Alchemy was transitioning into the scientific discipline of chemistry, and calculus provided assistance in defining changes in matter, for collections of experimental data regarding proportions of substance and rates of chemical reaction could be fitted with the most statistically accurate shapes to make these phenomena more intelligible and predictable. With precision measurement of minuscule weights, as well as the concept of heat and various other types of radiation transfer, energetic changes of material form and motion became quantitative, and intuitions about the macroscopic world were found applicable to features of microscopic substantiality in innovative modeling. Scientists pioneered theoretical descriptions of vanishingly minute concentrations and amounts of substance by utilizing mensurative concepts of nanoscale ‘volume’, ‘mass’, ‘density’, ‘pressure’, ‘moles’, envisioning these phenomena as produced by movements and fluctuations of postulated atoms. Particle chemistry provided the basis for structural conceptualizings of ‘temperature’, ‘kinetic energy’, ‘potential energy’ and ‘electrical charge’. As matter became more modeled and predictable in laboratory settings, experimental setups were standardized, then scaled up in order to industrially mass produce chemicals with a large array of properties defined to quantitative exactness using infinitesimally detailed, calculus-based analysis of data sets. The core, thermodynamic paradigm was a picture of atoms exchanging energy via collisions and achieving relatively stable or unstable arrangements by way of electromagnetic attractive and repulsive forces, sufficing to represent in images almost all the math of earthbound chemistry.

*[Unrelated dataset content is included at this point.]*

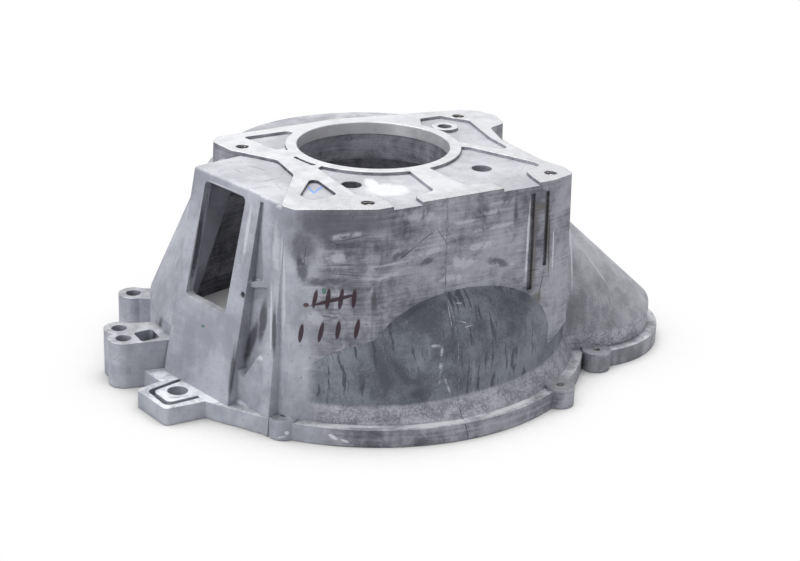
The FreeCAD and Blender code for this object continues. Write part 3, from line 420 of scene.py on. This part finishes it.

Even with calculus-based processing of functions, the method of exhaustion in analytic geometry was a monumental task to employ in real world situations, as massive amounts of calculation with complex decimals had to be performed, schematics drawn, instructions for immensely long procedures written, and double-checking of all the elements in an engineering project – quantitative specifications for materials and structures – carried out for quality control, a process that could take months if not years, requiring intricate division of labor and prolonged collaboration. Electronic calculators simplified calculation, but it was not until advanced computing came on the scene that engineering reached its full potential. Programs such as CAD (computer-aided design) translate mathematical expressions into computer code, with inferencing needed to proceed step by step to the solution of a problem enacted automatically by a visual interface on the computer monitor calibrated to this programming, sliding seamlessly between any numerical values. Engineers could interact directly with spatiality – the model of a physical structure or data set – while the computer processed quantification submerged beneath the display. With an immediate link between conceptual creativity and material instantiations in an elimination of calculative delay, the accelerated rapidity of modification and completion granted engineering a dexterity to be markedly more original, one might even say artistic. A whole new world of structural aestheticism opened up to technologists at the automation of mathematical reasoning.
Math began with instinctual and practical love of proportion, breaking through a succession of technical barriers that were placing limitations on functional possibility to come full circle and once again be almost pure artistry as computers dissolved restraints on form. Mathematical inference provides humanity the means to not only envision precision structure but write and talk it as language, more than natural grammar’s rough representation overlaying something of fundamentally different configuration, but further a direct correspondence of symbols to qualitative properties that when quantified are identical to the symbols, a lexemic method which greatly reduces ambiguity and error while wholly eliminating inexactitude. Our techniques of mathematical inference harmonize proportion, counting, the brain’s capacity for plasticity and the human aptitude for understanding concepts in the form of figures and linguistic linearities, ascending to categorically greater levels of both preciseness and complexity of expression.